The tithe provision sits at the heart of the church-state questions the Quebec Act raises. Colonial critics viewed the state enforcement of payments to Catholic priests as a form of religious establishment that violated Protestant liberties. However, the irony is pointed: many of the colonies protesting state support for the Catholic Church in Quebec had their own established Protestant churches at home. The objection was not to state-church entanglement as a general principle; it was to that church being supported by the state.
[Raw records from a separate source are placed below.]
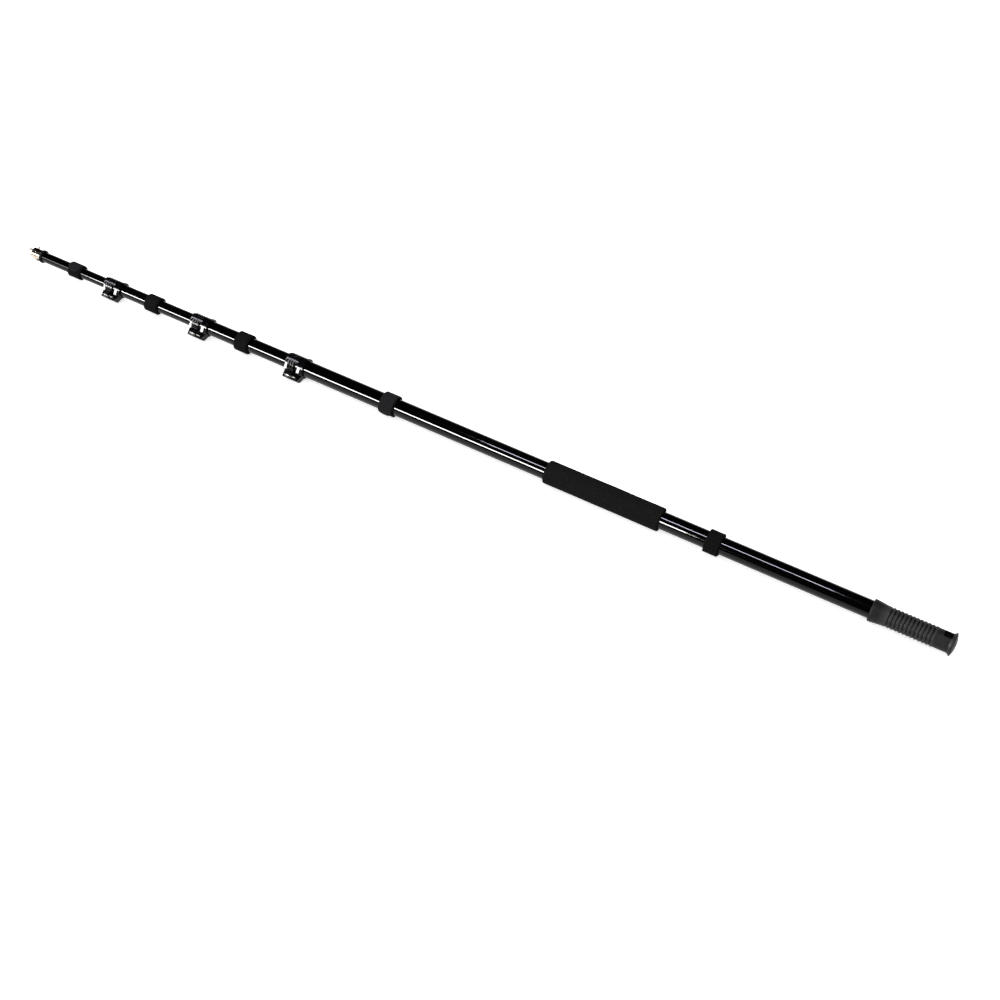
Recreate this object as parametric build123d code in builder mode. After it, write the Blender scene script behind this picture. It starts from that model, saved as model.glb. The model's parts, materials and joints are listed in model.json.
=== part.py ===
"""Telescopic boom pole for a microphone: four tubes, three flip-lever clamps, straps and grips.

The pole lies along X. The origin is on its axis, at the shoulder of the tip thread, and +X runs
towards the butt. Sections are counted from the tip: tube_1 is the thinnest and tube_4 is the
main tube. Each lock sits on the mouth of the tube behind it, so lock_1 grips tube_1.
"""

import os
from math import asin, cos, degrees, radians, sin

from build123d import *

os.makedirs("parts", exist_ok=True)

# Tubes: a standard telescoping set with a 1 mm wall. Each has its front (tip side) and rear end.
WALL = 1.0
TUBE_OD = {1: 16.0, 2: 19.0, 3: 22.0, 4: 25.0}
LOCK_X = {1: 147.5, 2: 313.5, 3: 487.5}
FLANGE_T = 1.5
MOUTH_INSET = 2.0
TUBE_FRONT = {1: 21.0} | {lock + 1: x + MOUTH_INSET for lock, x in LOCK_X.items()}
TUBE_REAR = {1: 1052.0, 2: 1178.0, 3: 1315.0, 4: 1474.0}
BUSH_LENGTH = 40.0
SLIT_WIDTH = 1.6
SLIT_LENGTH = 30.0
RUNNING_GAP = 0.06

# Clamp: a split collar with two ears, squeezed by an eye bolt and a lever with an eccentric foot.
COLLAR_LENGTH = 32.0
COLLAR_WALL = 2.0
COLLAR_NOSE = 1.2
SHOULDER_ANGLE = 77.0
SHOULDER_SPAN = 8.8
SHOULDERS = ((1.6, 5.8), (22.8, 27.3))
RIM_HEIGHT = 0.9
RIM_LENGTH = 2.4
EAR_REACH = 11.5
EAR_HALF = 5.5
EAR_FRONT = 0.8
EAR_REAR = 26.3
EAR_ROOT = 31.0
BOLT_REACH = 6.6
BOLT_R = 2.0
EYE_R = 3.4
EYE_WIDTH = 5.0
PIN_R = 1.5
PIN_HEIGHT = 10.0
CAM_R = 3.8
CAM_THROW = 0.4
NUT_FLATS = 7.0
NUT_T = 3.2
LEVER_T = 1.8
LEVER_GAP = 0.5
LEVER_FROM = 38.0
LEVER_TO = 130.0
FOOT_FRONT = 6.2
FOOT_REAR = 18.2
PAD_FRONT = 2.0
PAD_REAR = 22.4
PAD_FROM = 92.0
LIP_HEIGHT = 1.3
LIP_ANGLE = 7.0
RIB_COUNT = 5
SHANK_RIBS = 3
RIB_PITCH = 4.0
RIB_HEIGHT = 0.85
RIBS_DOWN_TO = 50.0
PIN_REAR = 25.0

# The ears point down towards the floor side of the pole when it lies at rest.
EAR_ANGLE = 215.3
EAR_DIR = (0.0, cos(radians(EAR_ANGLE)), sin(radians(EAR_ANGLE)))

# Straps, counted from the tip: middle, width, tube, and the angle where the tongue's end lies.
STRAP_T = 1.5
STRAPS = {
    1: (88.0, 24.0, 1, 72.0),
    2: (240.0, 24.0, 2, -60.0),
    3: (408.5, 24.0, 3, -60.0),
    4: (663.5, 24.0, 4, 8.0),
    5: (1169.0, 22.0, 4, -60.0),
}
TONGUE_SPAN = 110.0

# Grips on the main tube.
FOAM_FRONT = 918.0
FOAM_REAR = 1091.5
FOAM_R = 17.0
FOAM_ROUND = 1.8
GRIP_FRONT = 1386.0
GRIP_REAR = 1498.0
GRIP_RIM_R = 15.4
GRIP_BODY_R = 13.75
GRIP_WAIST_R = 13.25
GRIP_FLARE_R = 16.2
GRIP_LAND = 1.0
DOME_RISE = 3.5
RIBS_FROM = 1408.0
GROOVES = 12
GROOVE_PITCH = 5.1
GROOVE_R = 1.5
GROOVE_OUT = 0.6
HANG_X = 1484.8
HANG_SIZE = 11.5
HANG_CORNER = 2.0
HANG_TILT = 14.0
PLUG_LENGTH = 10.0
PLUG_HOLE_R = 4.0

# Tip: a 3/8 inch microphone thread with its lock ring. The shank has the thread's minor radius.
THREAD_R = 9.525 / 2
THREAD_LENGTH = 9.0
SHANK_R = 3.95
TIP_R = 9.0
RING_FRONT = 0.5
RING_REAR = 8.5
ADAPTER_FRONT = 9.0
ADAPTER_REAR = 18.0
CAP_R = 10.2
CAP_REAR = TUBE_FRONT[1]
SPIGOT_LENGTH = 25.0
THUMB_PIN_R = 1.6
THUMB_PIN_REACH = 12.0
THUMB_PIN_X = 4.4
SET_SCREW_R = 2.8
SET_SCREW_X = 13.0
SET_SCREW_ANGLE = 18.0
SET_SCREW_STAND = 0.6


def across(x):
    """Plane across the pole at x: its x points out through the ears, and it faces the tip."""
    return Plane(origin=(x, 0, 0), x_dir=EAR_DIR, z_dir=(-1, 0, 0))


def save(builder, name):
    """Label one sub-part and write its STEP file."""
    builder.part.label = name
    export_step(builder.part, f"parts/{name}.step")


def radius(number):
    """Outside radius of one tube."""
    return TUBE_OD[number] / 2


def ring(x, outer, inner):
    """Flat ring across the pole at x, ready to extrude towards the tip."""
    with BuildSketch(across(x), mode=Mode.PRIVATE) as face:
        Circle(outer)
        Circle(inner, mode=Mode.SUBTRACT)
    return face.sketch


def slit(x, reach):
    """Narrow strip across the pole at x on the ear side, which cuts a ring so it can be squeezed."""
    with BuildSketch(across(x), mode=Mode.PRIVATE) as face:
        with Locations((reach / 2, 0)):
            Rectangle(reach, SLIT_WIDTH)
    return face.sketch


def polar(r, angle):
    """Point at an angle from the ears, in a plane across the pole."""
    return (r * cos(radians(angle)), r * sin(radians(angle)))


def sector(r_outer, r_inner, angle_from, angle_to):
    """Flat face between two arcs about the pole's axis, to add to a sketch."""
    with BuildSketch(Plane.XY, mode=Mode.PRIVATE) as face:
        with BuildLine():
            CenterArc((0, 0), r_outer, angle_from, angle_to - angle_from)
            Line(polar(r_outer, angle_to), polar(r_inner, angle_to))
            CenterArc((0, 0), r_inner, angle_from, angle_to - angle_from)
            Line(polar(r_inner, angle_from), polar(r_outer, angle_from))
        make_face()
    return face.sketch


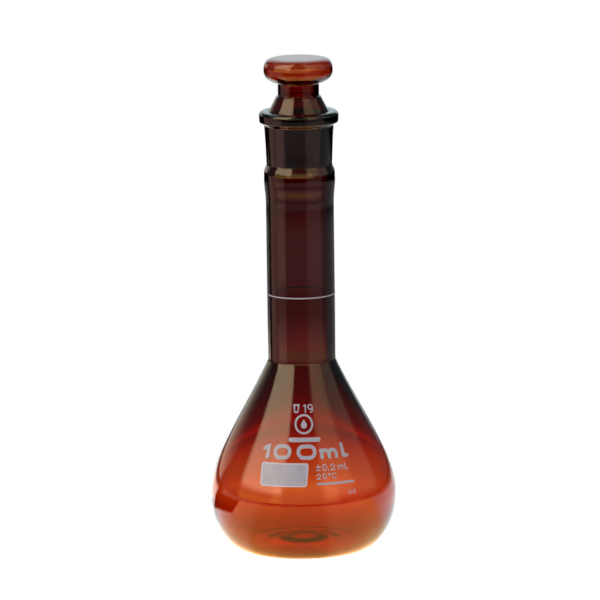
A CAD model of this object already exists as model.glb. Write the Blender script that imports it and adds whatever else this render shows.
"""Looks of an amber 100 mL volumetric flask with a hollow ground-glass stopper.

The flask's glass and its stopper are turned here as fine closed meshes with true wall thickness,
so that light bends and darkens in them as it does in blown glass. The enamel marks are the CAD's
own solids. Outlines are (radius, height) points in millimetres; the scene is in metres.
"""

from math import atan2, cos, hypot, pi, radians, sin, tan

import bpy
from mathutils import Matrix, Vector


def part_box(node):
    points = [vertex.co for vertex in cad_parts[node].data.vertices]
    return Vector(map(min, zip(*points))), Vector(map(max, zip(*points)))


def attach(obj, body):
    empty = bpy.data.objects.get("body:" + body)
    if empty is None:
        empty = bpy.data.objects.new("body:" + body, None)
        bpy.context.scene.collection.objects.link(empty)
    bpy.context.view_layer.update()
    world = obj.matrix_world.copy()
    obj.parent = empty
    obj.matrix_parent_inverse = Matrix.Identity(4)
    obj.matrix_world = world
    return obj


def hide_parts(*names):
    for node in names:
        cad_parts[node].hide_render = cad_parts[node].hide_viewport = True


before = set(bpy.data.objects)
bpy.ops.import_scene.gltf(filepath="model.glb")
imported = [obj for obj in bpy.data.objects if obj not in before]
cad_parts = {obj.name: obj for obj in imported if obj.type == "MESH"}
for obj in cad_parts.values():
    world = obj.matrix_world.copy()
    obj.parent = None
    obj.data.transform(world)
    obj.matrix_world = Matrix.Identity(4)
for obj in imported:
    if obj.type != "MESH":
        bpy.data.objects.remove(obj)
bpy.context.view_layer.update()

MM = 0.001

# Glass outlines, the same as the CAD's. Pulls are the lengths of the curves' handles.
FOOT_R, FOOT_INNER_R = 17.34, 14.5
PUNT_HEIGHT, PIP_R, PIP_HEIGHT = 1.4, 5.2, 2.2
PIP_HANDLES = (0.5, 0.7)  # as shares of the pip's radius
BULB_Z = 17.43
HEEL_PULLS, SHOULDER_PULLS, SHOULDER_ANGLE = (6.57, 9.16), (12.25, 17.04), radians(24.46)
NECK_R, NECK_Z, NECK_TOP_Z = 10.67, 60.38, 109.4
WELD_R = 11.17
BULB_WALL, SHOULDER_WALL, NECK_WALL, WELD_WALL = 0.52, 2.05, 1.76, 1.75
FLOOR, FLOOR_CENTRE_Z, FLOOR_EDGE_R = 0.8, 3.1, 16.0
INNER_SHOULDER_PULLS = (13.5, 15.3)
JOINT_R, JOINT_LENGTH, TAPER, JOINT_GAP = 9.4, 17.0, 1 / 20, 0.03
WAIST_R, WAIST_Z, WAIST_HANDLES = 10.28, 122.5, ((WELD_R, 120.3), (10.85, 121.3))
FLANGE_R, FLANGE_UNDER, FLANGE_ROOT = 12.55, (12.38, 135.9), (10.93, 135.0)
CONE_TOP, STEM_R, STEM_FOOT_Z = (6.98, 143.9), 6.45, 144.25
HEAD_UNDER_Z, HEAD_R_Z, HEAD_FLAT_R = 148.04, 151.94, 7.17
HEAD_UNDER_HANDLES, HEAD_TOP_HANDLES = (0.32, 0.86), (3.2, 1.53)  # outwards, and from the face
STOPPER_END_WALL, STOPPER_GROUND_WALL, STEM_WALL, HEAD_WALL = 1.6, 1.2, 1.15, 0.55
CAVITY_CONE_DROP = 0.5  # from the rim down to the widest part of the stopper's hollow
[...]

Anti-Catholicism, as Farrelly’s scholarship makes clear, was woven into the very fabric of how colonial Americans understood religious liberty. Anti-Catholic sentiment in colonial America had its own popular ritual: “Pope Day,” the American equivalent of England’s Guy Fawkes Day, which featured mock processions and burning effigies of the Pope. The alliance with Catholic France during the American Revolution began to shift this culture. George Washington, recognizing the contradictions of celebrating anti-Catholicism while accepting French Catholic support, forbade his troops from observing Pope Day altogether. Anti-Catholicism was not immune to realpolitik. The Continental Congress did attempt to woo Canadian Catholics into the revolutionary cause, even as its own resolutions rang with anti-Catholic rhetoric, an overture that found few takers. It is also worth noting that Charles Carroll, a Catholic, did sign the Declaration. He most likely believed that supporting the revolutionary cause would help integrate Catholics into an overwhelmingly Protestant society. Furthermore, he was no champion of expansive papal authority.

The founding era brought further, if uneven, change. The Federal Constitution broke with colonial practice by prohibiting Congress from imposing any religious test for public office, a significant departure from the restrictions that still appeared in various state constitutions. The promotion of religious tolerance by Thomas Jefferson and James Madison helped soften official hostility further, and gradually state constitutions began dropping their clauses limiting the civil liberties of Catholics. Yet anti-Catholic rhetoric did not disappear; it migrated into partisan politics, finding a home in the language and culture of the Federalist Party. It was only with the defeat of the Federalists and the election of Jefferson to the presidency in 1800 that this particular strain of politically organized anti-Catholicism was significantly quieted, at least for a generation.

As America celebrates 250 years of independence, the question of what it means to be a “Christian nation” deserves this full, unvarnished history. Christian moral language undeniably permeated the founding era. However, the Christianity of many Americans in 1776 was also a Christianity that counted the legal toleration of Catholicism, even in its most limited and carefully hedged form, among its grievances against the Crown. We cannot fully understand what religious liberty meant to the founding generation without acknowledging what it did not yet mean, and for whom. That reckoning is not a threat to the American story. It is part of the American story.